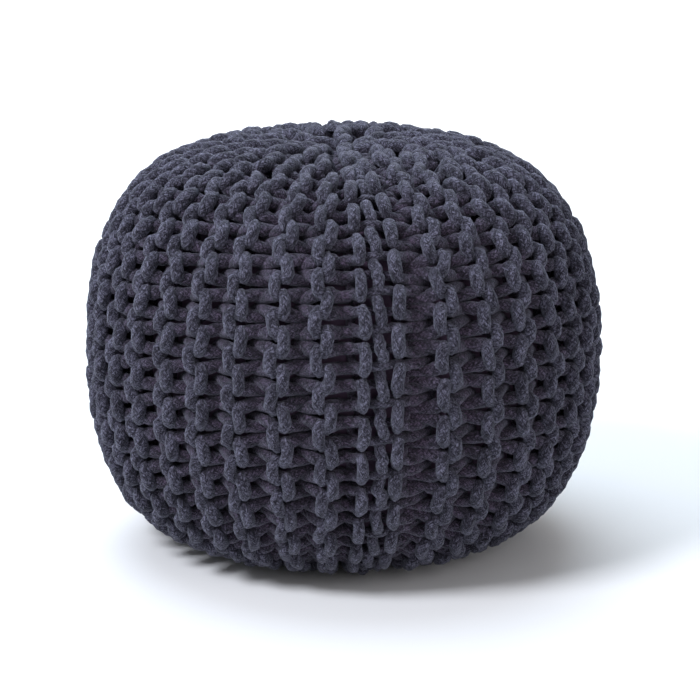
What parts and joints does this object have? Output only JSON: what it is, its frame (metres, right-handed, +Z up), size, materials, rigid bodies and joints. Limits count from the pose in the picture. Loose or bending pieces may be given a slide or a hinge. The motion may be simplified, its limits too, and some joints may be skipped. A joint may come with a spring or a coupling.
{
  "type": "knitted pouf",
  "caption": "Squat round knitted pouf of thick dark cotton cord, firmly filled, with garter-stitch ridges from pole to pole, a sewn seam at the front and a flat foot; a low seat or footrest.",
  "frame": {"origin": "centre of the flat foot that rests on the floor, on the pouf's axis", "axes": "+Z up from floor to crown, +X to the right and -Y towards the front, where the seam runs just right of the middle"},
  "size_m": [0.445, 0.4444, 0.3499],
  "materials": {
    "cotton_cord": "matte, soft braided cotton cord, dark navy"
  },
  "bodies": {
    "root": {"knitted_pouf": "cotton_cord"}
  },
  "joints": []
}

★ ★ ★ ★ ★ ★ ★

From the listing, copy each line containing the word "bodies".

What parts and joints does this object have? Output only JSON: what it is, its frame (metres, right-handed, +Z up), size, materials, rigid bodies and joints. Limits count from the pose in the picture. Loose or bending pieces may be given a slide or a hinge. The motion may be simplified, its limits too, and some joints may be skipped. A joint may come with a spring or a coupling.
  "bodies": {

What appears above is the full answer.